Changing Your Point of View

"Sleeping Ginger," painted in black ink on scratchboard
The point of view you choose for a painting can make a big difference. For example, I always try to depict portraits of dogs with my eye level pretty much at the dog's eye level. "Sleeping Ginger" really illustrates this - if I was standing above Ginger, looking down at her on the floor, the intimacy would have been lost.

In painting an outdoor scene, the point of view is critical, certainly for the lighting of the main subject, but also for guiding the eye of the viewer, making it travel into the painting toward the main subject. You can pull the observer into a landscape painting by using natural perspective lines which converge as they move further away: a fenceline running away from the viewer, a road getting narrower as it travels back from the foreground, a river flowing into the distance. You can use tree branches or the arrangement of buildings to create a visual tunnel, through which your subject is revealed.

Not so interesting
My newest painting, a commission for my friend and great patron Mitch, is the Citico Missionary Baptist Church. It's a lovely white clapboarded country church, with a light blue roof and steeple. Many of Mitch's ancestors are buried in the cemetery which covers the hillside in front of the church. I took lots of reference photos during my visit to the churchyard, as the sun went in and out of the scattered clouds above. I walked back and forth through the grave yard, photographing the church from different angles. As I moved, I was observing the lighting, the shadows, and the arrangment of the various elements in the scene.

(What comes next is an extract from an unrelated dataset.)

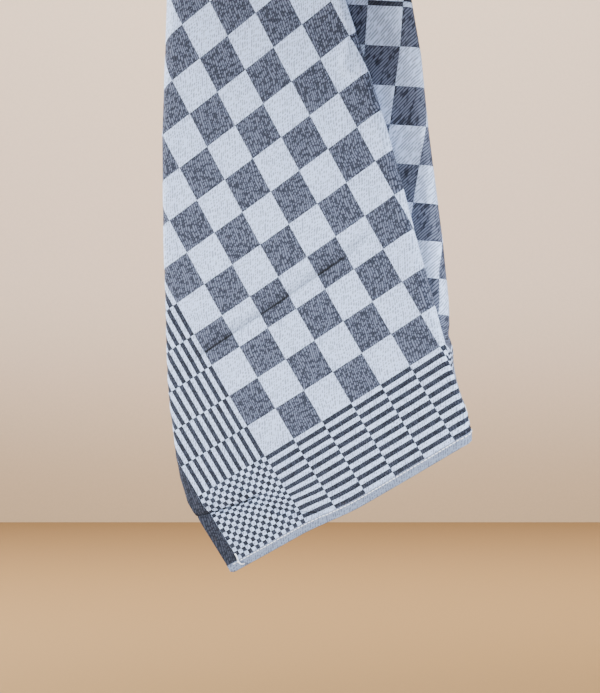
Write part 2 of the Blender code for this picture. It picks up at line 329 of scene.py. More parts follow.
def lowerSection(z, startX, turns):
    # front panel, its fold round to the side face, the side face, a wide turn and the part behind
    foldStart, foldRadius, heading = turns[2:5]
    heading = np.radians(heading)
    none = np.zeros_like(z)
    front = foldStart - startX
    fold = foldRadius * heading
    sideRun = none + hang["sideRun"]
    wideTurn = hang["rightWideRadius"] * (math.pi - heading)
    dropped = smoothStep(z - hang["sideDropLow"], hang["sideDropHigh"] - hang["sideDropLow"])
    hem = hemPoint(z)
    side = panelPoint(foldStart + fold + sideRun, z + hang["sideDrop"] * dropped)
    corners = [panelPoint(startX, z), panelPoint(foldStart, z), side, hem]
    stretches = [front, fold + sideRun, np.hypot(*(hem - side).T)]
    marks = [front, front + fold] + [front + fold + share * sideRun for share in hang["sideMarks"]]
    marks.append(marks[-1] + wideTurn)
    arcs = (
        (none, front, none, none),
        (front, fold, none, heading),
        (front + fold, sideRun, heading, none),
        (front + fold + sideRun, wideTurn, heading, math.pi - heading),
        (front + fold + sideRun + wideTurn, none + cloth["width"], none + math.pi, none),
    )
    return laidSection(z, startX, turns, marks, corners, stretches, arcs)


def upperSection(z, startX, turns):
    # front panel, its fold, the hidden layer going left, the rear fold, the layer beside the panel,
    # the right turn and the part behind
    foldStart, foldRadius, heading, sideX, sideRadius = turns[2:]
    none = np.zeros_like(z)
    back = none + math.pi
    front = foldStart - startX
    half = 0.5 * math.pi * foldRadius
    foldX = foldStart + half
    rearHalf = none + 0.5 * math.pi * hang["rearRadius"]
    tightTurn = sideRadius * tight
    wideTurn = none + hang["rightWideRadius"] * wide
    halfTurn = 0.5 * (tightTurn + wideTurn)
    apart = backPoint(foldX, z) - panelPoint(foldX, z)
    hidden = hang["hiddenShare"] * np.hypot(*apart.T)
    beside = sideX - foldX + hidden
    hem = hemPoint(z)
    side = backPoint(sideX + halfTurn, z)
    corners = [panelPoint(startX, z), panelPoint(foldX, z), backPoint(foldX - hidden, z), side, hem]
    stretches = [front + half, hidden, beside + halfTurn, np.hypot(*(hem - side).T)]
    fold = front + 2.0 * half
    rear = front + half + hidden
    turnStart = rear + beside
    marks = [front, fold, rear - rearHalf, rear + rearHalf, turnStart,
             turnStart + tightTurn, turnStart + tightTurn + wideTurn]
    arcs = (
        (none, front, none, none),
        (front, 2.0 * half, none, back),
        (fold, rear - rearHalf - fold, back, none),
        (rear - rearHalf, 2.0 * rearHalf, back, -back),
        (rear + rearHalf, beside - rearHalf, none, none),
        (turnStart, tightTurn, none, none + tight),
        (turnStart + tightTurn, wideTurn, none + tight, none + wide),
        (turnStart + tightTurn + wideTurn, none + cloth["width"], back, none),
    )
    return laidSection(z, startX, turns, marks, corners, stretches, arcs)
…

I was composing the painting itself, juggling the various elements to make it interesting and to help emphasize the church as the main subject.

The grave stones lead the eye inward
In choosing the best point of view for the painting, I noticed I could utilize the perspective of the rows of grave stones, leading the viewer's eye back - as the monuments got further away and smaller - to my main subject, the church. I could see this best when I stood a bit to the right of the church. Then I noticed that from this vantage point, if I moved back a bit, the trees would anchor the right and left edges of my painting, with branches across the top framing the church.

Pulling back really helped frame the scene
Once back in my studio, I really liked the final reference photo for other reasons... the foreground cedar tree was shading some of the grass, and the shadows added additional variety and interest to the foreground without being too busy; the evergreen branches of the cedar would also offer nice contrast with the autumn colors I planned to use in the other trees. But two things needed fixin' - I liked having the white church in brighter lighting as it was in some of my other photos, with dramatic cast shadows; it appeared flat and not so interesting in this final reference photo. Also, Mitch had pointed out one particularly notable ancester, whose monument was tall and interesting - but it wasn't in view from this angle. So, with Mitch's permission, I used "artistic license" and moved the grave! I position it so it balanced with all the other elements, and so its perspective and lighting fit logically with the rest of the scene, in the lower right corner. Voila, my vision was complete - now I just needed to begin painting it!